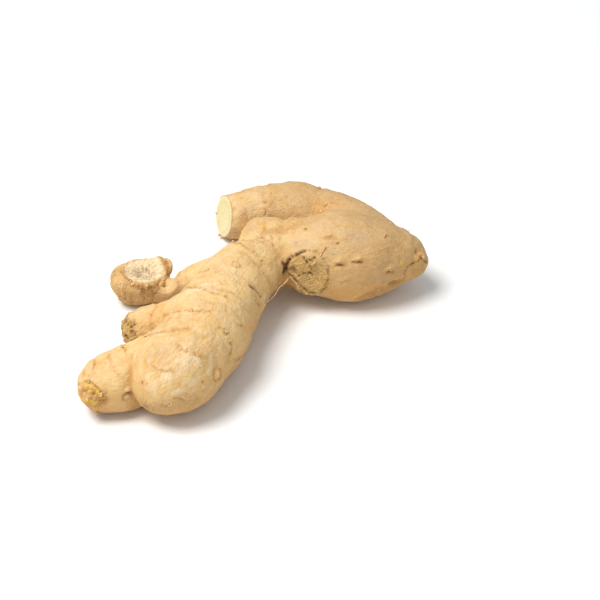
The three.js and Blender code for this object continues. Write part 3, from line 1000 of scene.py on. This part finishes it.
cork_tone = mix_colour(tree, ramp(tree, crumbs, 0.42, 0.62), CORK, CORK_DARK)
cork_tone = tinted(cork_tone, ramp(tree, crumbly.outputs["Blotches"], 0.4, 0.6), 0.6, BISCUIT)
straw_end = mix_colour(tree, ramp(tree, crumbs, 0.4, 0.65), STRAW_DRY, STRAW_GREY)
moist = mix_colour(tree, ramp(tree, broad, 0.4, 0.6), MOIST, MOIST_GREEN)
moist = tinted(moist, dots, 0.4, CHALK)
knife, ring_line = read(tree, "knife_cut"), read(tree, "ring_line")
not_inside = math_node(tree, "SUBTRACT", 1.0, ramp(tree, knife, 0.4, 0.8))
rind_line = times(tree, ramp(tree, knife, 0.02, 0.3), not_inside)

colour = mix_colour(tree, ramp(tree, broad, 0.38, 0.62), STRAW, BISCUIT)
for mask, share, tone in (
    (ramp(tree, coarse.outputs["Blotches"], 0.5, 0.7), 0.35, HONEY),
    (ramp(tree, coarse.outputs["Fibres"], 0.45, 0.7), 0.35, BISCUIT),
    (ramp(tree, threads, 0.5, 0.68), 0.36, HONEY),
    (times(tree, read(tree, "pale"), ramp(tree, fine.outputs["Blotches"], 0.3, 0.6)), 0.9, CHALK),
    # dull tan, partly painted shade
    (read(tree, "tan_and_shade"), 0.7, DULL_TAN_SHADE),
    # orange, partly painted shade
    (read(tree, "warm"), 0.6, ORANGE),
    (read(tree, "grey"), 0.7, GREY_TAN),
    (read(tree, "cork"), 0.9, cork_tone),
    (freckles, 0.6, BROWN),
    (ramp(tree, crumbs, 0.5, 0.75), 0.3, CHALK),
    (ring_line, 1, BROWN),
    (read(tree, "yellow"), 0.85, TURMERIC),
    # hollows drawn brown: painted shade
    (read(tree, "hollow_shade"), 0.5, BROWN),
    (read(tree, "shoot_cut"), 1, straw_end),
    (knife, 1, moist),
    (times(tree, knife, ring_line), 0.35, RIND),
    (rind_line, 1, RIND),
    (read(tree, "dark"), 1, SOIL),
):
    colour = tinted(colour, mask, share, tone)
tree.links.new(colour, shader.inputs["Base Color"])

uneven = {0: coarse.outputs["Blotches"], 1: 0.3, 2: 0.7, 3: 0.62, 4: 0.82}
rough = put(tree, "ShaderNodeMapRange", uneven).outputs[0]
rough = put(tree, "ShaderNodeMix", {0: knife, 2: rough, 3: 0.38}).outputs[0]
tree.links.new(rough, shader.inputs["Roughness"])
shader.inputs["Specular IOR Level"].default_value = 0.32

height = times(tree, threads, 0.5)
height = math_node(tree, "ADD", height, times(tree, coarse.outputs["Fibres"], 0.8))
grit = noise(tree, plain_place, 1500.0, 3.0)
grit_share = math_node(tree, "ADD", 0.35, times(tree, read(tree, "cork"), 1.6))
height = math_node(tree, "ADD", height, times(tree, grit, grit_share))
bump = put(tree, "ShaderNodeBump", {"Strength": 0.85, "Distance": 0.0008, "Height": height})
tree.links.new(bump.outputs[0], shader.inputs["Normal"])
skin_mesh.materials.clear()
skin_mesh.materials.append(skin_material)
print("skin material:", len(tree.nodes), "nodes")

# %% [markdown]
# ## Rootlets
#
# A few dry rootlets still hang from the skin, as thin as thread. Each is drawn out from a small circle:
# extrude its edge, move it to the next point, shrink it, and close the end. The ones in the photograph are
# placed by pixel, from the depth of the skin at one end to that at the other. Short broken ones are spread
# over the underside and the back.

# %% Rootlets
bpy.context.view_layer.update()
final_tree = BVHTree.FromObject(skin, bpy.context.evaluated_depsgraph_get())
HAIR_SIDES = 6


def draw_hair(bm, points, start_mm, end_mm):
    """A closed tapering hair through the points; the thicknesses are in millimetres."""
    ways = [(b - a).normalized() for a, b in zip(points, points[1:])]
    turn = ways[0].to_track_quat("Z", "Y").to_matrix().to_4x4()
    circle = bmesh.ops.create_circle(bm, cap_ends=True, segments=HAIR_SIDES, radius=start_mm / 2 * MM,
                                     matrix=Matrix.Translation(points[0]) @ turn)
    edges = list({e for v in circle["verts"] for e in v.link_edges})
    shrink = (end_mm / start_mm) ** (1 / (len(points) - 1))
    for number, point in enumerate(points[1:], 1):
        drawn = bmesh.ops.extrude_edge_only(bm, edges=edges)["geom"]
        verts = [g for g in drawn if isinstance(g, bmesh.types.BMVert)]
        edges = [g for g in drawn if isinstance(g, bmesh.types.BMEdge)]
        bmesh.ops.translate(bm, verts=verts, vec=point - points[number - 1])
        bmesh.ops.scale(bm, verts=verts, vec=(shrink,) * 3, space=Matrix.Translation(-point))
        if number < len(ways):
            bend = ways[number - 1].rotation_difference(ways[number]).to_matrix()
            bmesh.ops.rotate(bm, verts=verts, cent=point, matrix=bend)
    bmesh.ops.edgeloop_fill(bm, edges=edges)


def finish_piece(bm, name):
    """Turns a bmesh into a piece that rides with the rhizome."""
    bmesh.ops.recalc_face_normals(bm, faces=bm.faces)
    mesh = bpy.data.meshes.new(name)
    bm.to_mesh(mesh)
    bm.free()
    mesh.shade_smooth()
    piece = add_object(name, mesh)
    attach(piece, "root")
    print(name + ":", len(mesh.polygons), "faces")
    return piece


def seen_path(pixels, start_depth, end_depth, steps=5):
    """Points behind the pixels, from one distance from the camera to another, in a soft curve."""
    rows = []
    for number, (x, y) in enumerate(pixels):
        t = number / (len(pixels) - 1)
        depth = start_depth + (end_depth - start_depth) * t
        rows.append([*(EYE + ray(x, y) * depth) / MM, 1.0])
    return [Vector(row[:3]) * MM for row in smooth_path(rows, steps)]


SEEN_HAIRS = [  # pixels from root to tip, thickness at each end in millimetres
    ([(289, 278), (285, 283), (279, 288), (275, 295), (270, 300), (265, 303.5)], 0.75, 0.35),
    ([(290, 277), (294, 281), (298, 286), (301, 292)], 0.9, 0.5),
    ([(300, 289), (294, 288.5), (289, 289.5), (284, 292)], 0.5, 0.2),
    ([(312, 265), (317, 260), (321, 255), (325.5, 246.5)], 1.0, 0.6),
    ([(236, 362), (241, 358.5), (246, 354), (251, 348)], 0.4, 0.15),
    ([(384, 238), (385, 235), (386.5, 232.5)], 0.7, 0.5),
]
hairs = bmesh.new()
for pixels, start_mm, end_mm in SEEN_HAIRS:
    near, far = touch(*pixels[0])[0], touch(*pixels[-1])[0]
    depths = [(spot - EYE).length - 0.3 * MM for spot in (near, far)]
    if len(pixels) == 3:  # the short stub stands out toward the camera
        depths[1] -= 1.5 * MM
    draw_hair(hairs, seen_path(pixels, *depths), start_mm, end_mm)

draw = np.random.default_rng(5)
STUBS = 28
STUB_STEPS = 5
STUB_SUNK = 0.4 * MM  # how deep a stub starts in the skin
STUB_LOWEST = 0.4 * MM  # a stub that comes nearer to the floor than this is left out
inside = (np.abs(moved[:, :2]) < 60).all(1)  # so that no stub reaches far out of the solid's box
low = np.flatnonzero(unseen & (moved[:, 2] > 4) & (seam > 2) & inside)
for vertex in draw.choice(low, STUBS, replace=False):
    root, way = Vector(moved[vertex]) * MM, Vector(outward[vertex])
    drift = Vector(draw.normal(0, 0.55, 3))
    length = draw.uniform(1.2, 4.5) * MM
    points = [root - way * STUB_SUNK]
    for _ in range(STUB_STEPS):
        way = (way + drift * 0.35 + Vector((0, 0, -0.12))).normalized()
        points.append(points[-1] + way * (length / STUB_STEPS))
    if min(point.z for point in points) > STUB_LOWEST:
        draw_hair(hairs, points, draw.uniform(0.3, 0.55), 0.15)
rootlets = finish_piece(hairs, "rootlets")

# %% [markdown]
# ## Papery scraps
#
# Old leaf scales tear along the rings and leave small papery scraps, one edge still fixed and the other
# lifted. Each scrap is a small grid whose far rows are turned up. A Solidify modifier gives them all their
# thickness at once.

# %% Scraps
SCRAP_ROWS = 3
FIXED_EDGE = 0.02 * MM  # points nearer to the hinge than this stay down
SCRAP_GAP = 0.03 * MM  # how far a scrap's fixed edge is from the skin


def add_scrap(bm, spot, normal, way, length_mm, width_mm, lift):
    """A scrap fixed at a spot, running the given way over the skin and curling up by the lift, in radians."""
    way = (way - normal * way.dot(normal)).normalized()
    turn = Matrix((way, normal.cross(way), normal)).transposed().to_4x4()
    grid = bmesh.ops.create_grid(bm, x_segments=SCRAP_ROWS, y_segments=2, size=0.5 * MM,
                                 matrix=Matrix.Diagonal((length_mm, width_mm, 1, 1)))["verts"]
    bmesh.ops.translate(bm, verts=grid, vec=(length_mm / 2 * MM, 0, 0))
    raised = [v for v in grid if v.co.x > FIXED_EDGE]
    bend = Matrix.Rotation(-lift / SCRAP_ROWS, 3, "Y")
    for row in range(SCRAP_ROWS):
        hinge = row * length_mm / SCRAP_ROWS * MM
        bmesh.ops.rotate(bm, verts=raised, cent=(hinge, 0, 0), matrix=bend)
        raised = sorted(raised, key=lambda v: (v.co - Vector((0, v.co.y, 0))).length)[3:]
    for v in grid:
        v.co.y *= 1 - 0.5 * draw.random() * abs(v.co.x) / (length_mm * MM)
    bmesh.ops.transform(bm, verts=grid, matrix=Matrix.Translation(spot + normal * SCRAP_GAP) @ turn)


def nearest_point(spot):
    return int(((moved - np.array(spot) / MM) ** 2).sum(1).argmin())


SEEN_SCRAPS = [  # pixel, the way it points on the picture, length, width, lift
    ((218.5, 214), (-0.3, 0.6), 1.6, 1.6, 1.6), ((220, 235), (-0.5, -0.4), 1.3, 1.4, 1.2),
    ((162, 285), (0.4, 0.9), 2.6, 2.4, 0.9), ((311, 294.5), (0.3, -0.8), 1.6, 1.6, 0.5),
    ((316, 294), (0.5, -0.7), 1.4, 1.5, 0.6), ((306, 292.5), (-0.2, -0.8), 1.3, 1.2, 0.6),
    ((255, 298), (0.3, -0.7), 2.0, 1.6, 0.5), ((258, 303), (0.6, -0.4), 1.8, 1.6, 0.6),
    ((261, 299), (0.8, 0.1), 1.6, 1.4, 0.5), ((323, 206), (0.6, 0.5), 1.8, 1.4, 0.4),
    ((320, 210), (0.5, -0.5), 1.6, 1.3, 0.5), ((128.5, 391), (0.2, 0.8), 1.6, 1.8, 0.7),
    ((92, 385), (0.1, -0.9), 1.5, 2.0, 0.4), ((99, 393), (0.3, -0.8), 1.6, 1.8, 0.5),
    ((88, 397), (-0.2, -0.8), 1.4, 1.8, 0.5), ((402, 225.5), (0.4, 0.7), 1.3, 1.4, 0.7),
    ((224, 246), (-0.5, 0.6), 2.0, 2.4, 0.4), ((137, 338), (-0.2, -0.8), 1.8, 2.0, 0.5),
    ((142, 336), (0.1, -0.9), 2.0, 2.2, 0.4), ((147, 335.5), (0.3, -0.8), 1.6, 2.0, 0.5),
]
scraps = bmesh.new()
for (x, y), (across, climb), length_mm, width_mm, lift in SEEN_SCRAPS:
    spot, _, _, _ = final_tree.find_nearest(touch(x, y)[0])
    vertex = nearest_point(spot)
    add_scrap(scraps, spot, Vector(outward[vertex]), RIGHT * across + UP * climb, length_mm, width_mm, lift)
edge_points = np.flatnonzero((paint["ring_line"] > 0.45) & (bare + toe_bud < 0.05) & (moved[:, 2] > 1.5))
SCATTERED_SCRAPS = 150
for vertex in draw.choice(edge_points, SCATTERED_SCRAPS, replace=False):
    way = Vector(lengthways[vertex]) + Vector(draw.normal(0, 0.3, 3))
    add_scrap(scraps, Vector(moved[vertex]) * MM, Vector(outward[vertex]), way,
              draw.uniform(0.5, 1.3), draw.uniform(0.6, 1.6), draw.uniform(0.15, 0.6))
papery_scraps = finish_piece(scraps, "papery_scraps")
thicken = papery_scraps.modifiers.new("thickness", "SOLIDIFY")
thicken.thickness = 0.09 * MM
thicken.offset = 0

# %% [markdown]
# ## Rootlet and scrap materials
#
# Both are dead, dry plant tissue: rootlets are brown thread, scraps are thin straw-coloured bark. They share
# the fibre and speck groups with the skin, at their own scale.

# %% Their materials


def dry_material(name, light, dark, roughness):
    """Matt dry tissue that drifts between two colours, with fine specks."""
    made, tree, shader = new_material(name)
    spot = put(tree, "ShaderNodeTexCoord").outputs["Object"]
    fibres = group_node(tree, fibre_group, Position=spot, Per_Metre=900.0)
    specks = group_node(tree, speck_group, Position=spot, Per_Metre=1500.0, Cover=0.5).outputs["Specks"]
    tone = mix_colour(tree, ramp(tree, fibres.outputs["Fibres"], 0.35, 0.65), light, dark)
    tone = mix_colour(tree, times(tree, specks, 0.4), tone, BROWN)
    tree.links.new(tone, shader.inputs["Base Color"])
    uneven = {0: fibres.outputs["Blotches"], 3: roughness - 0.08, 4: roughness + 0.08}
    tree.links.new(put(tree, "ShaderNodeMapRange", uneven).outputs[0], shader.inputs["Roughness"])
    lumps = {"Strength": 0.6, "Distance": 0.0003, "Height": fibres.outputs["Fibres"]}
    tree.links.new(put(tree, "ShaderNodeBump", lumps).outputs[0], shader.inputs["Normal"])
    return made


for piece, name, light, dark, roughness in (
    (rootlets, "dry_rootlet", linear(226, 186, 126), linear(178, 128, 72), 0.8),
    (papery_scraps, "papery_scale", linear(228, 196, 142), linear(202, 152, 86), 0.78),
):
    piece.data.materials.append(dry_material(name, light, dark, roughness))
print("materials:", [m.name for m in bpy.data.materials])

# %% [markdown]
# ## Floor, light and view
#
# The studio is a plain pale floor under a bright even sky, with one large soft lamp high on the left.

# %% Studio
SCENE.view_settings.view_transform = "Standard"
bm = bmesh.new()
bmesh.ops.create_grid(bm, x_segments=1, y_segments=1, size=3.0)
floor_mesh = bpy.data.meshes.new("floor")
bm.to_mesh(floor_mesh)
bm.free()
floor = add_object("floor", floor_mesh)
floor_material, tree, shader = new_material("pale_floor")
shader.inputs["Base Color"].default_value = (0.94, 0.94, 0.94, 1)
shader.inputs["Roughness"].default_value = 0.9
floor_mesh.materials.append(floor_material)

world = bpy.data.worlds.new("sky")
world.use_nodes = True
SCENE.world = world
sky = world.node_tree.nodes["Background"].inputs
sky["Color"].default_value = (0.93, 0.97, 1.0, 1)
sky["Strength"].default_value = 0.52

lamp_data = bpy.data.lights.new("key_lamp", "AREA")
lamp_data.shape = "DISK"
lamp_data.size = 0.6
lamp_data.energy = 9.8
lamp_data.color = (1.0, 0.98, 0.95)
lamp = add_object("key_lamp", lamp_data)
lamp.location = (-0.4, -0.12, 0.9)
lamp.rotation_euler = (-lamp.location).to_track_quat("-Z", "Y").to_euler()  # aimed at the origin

+++

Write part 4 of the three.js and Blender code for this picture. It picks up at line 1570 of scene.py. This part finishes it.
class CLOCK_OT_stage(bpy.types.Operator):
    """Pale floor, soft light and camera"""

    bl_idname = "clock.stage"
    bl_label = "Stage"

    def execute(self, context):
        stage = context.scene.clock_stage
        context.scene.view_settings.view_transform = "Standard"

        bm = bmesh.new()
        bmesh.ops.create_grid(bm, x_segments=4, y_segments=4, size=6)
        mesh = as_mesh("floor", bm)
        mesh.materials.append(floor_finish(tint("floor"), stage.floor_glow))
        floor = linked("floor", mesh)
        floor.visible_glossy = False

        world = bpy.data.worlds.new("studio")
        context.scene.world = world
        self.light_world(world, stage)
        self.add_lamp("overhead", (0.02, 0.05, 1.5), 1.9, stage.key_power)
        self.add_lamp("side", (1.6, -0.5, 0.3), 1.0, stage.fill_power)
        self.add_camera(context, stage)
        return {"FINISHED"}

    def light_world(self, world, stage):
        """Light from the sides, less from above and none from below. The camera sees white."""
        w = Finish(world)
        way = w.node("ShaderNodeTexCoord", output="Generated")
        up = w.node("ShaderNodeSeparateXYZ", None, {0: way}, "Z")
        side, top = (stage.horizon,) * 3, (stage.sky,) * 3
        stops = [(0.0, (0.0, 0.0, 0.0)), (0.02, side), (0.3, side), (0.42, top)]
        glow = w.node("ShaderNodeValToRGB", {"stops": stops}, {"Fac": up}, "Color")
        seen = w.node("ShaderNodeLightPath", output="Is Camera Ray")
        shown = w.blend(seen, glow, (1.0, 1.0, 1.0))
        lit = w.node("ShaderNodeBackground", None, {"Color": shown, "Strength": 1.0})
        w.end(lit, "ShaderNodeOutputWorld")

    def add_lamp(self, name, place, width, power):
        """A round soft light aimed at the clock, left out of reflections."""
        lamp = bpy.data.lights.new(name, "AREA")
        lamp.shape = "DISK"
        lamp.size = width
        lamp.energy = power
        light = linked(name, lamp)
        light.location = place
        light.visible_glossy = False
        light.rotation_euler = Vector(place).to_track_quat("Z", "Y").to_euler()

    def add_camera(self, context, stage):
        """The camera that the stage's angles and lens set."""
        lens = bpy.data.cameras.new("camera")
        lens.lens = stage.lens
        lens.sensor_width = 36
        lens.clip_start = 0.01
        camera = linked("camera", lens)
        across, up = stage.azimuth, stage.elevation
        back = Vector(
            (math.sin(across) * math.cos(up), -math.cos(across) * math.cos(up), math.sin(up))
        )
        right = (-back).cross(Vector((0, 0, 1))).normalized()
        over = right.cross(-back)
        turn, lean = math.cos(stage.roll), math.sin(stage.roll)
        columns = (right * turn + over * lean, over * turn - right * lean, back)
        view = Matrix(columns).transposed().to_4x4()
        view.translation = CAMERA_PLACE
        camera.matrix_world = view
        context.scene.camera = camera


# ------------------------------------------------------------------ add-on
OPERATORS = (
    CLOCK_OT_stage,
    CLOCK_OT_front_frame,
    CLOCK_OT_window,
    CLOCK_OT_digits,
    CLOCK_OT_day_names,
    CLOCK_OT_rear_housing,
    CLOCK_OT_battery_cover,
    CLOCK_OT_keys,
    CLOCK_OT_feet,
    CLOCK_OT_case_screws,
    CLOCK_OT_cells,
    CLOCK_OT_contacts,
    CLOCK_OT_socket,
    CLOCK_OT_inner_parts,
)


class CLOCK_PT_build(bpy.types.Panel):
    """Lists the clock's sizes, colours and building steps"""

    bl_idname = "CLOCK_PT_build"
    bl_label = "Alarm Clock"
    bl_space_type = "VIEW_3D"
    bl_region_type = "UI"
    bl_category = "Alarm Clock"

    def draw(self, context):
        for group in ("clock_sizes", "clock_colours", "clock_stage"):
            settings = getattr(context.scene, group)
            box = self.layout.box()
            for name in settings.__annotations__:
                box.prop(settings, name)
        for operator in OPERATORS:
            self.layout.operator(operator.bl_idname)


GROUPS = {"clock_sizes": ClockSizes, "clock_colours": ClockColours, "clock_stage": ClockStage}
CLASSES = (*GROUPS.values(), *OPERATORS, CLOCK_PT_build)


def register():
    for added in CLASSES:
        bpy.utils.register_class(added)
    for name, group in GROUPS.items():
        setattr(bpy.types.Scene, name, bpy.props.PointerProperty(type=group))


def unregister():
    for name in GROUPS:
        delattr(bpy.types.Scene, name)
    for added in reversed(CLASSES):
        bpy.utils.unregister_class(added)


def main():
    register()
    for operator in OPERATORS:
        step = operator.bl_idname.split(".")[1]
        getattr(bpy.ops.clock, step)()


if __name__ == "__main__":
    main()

+++

▸ **Exercise**
Above are the entries. Quote exactly the lines from the one bearing "The three.js and Blender code for this object" through the one bearing "0.02, 0.3), not_inside)".

▸ **Reply to the exercise**
The three.js and Blender code for this object continues. Write part 3, from line 1000 of scene.py on. This part finishes it.
cork_tone = mix_colour(tree, ramp(tree, crumbs, 0.42, 0.62), CORK, CORK_DARK)
cork_tone = tinted(cork_tone, ramp(tree, crumbly.outputs["Blotches"], 0.4, 0.6), 0.6, BISCUIT)
straw_end = mix_colour(tree, ramp(tree, crumbs, 0.4, 0.65), STRAW_DRY, STRAW_GREY)
moist = mix_colour(tree, ramp(tree, broad, 0.4, 0.6), MOIST, MOIST_GREEN)
moist = tinted(moist, dots, 0.4, CHALK)
knife, ring_line = read(tree, "knife_cut"), read(tree, "ring_line")
not_inside = math_node(tree, "SUBTRACT", 1.0, ramp(tree, knife, 0.4, 0.8))
rind_line = times(tree, ramp(tree, knife, 0.02, 0.3), not_inside)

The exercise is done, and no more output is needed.